The bipartisan measure would direct the State Department to fight disinformation campaigns from Beijing aimed at quashing Tibetan history and institutions.

WASHINGTON (CN) — It’s not often that a member of Congress makes a legislative commitment to a Hollywood actor — but that’s what top House Republican Michael McCaul did during a press conference Tuesday afternoon.

McCaul, the Texas lawmaker who chairs the lower chamber’s foreign affairs committee, told actor Richard Gere that his panel would debate a proposed bill that, if made law, would amend existing U.S. policy on Tibet to actively counter what the congressman said was a disinformation campaign from China.

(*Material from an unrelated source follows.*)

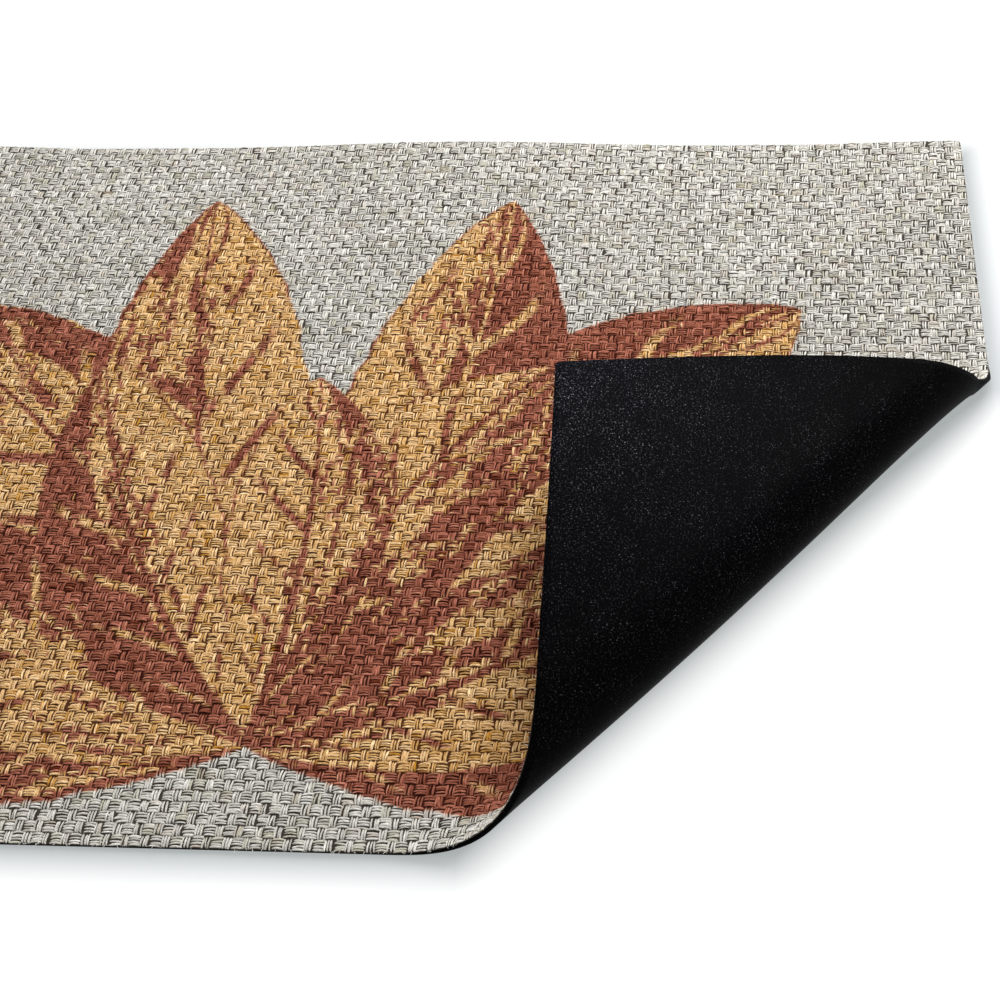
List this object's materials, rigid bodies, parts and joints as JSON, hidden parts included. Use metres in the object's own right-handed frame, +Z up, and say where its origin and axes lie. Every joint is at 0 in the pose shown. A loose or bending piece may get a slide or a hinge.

“Our bill rejects the [Chinese Communist Party’s] claims that their tyranny over Tibet is a legitimate government, and asserts that the people of Tibet have a say in their future,” McCaul said at Tuesday’s press conference with Gere and the bipartisan group of lawmakers behind the measure. “We cannot allow the CCP to suppress the vibrant history and resiliency of the Tibetan people or Tibetan Buddhism.”

Beijing annexed Tibet in 1951 and dissolved the nation’s independent government eight years later, following an uprising. The Dalai Lama, the Tibetan Buddhist spiritual leader, fled the country at that time. Beijing considers Tibet a part of greater China from its earliest history.

If approved, the legislation sponsored by McCaul and Massachusetts Democrat Jim McGovern would enshrine Tibet’s right to self-determination in U.S. policy and would reject China’s historical claim over the region.

The measure would also amend the Tibetan Policy Act of 2002, directing the State Department to publish periodic reports on its efforts to counter disinformation about Tibet from the Chinese government, including campaigns aimed at obfuscating Tibetan history or institutions such as the Dalai Lama. The bill would task the State Department’s designated coordinator for Tibetan issues with countering Beijing’s disinformation as well.

“When it comes to Tibet, we are running out of time, and we need to do something different,” McGovern said at Tuesday’s presser. “Let’s get this bill passed and send a clear and unambiguous message to the people of Tibet and the Chinese government that the whole world is watching what happens. We will not remain silent.”

Oregon Democrat Jeff Merkley, who supports the proposed bill, said that the U.S. has a moral obligation along with the broader international community to push back against what he said were human rights abuses committed by Beijing in Tibet and against the Uyghur Muslim population in China’s Xinjiang province.

“We need to realize that this is an unresolved conflict, not an internal affair,” Merkley said of Tibet. “We must refresh U.S. policy towards Tibet and we must push for negotiations that advance freedoms for the Tibetan people and a peaceful resolution to China’s conflict.”

Gere, who has long been a proponent of Tibetan self-determination, remarked at the bipartisan support for the proposed legislation. “Have you ever seen an event where Republicans and Democrats get along this well?”

The actor suggested that the Chinese government’s policy toward Tibet is increasingly drawing scrutiny across the globe.

“I think today is a beginning point of where we can end up, and not just here in Washington,” Gere said. “I see this as a moment of possibility, and I want us all to grab this now. This bill that we’ve been talking about is about setting the record straight and setting history straight.”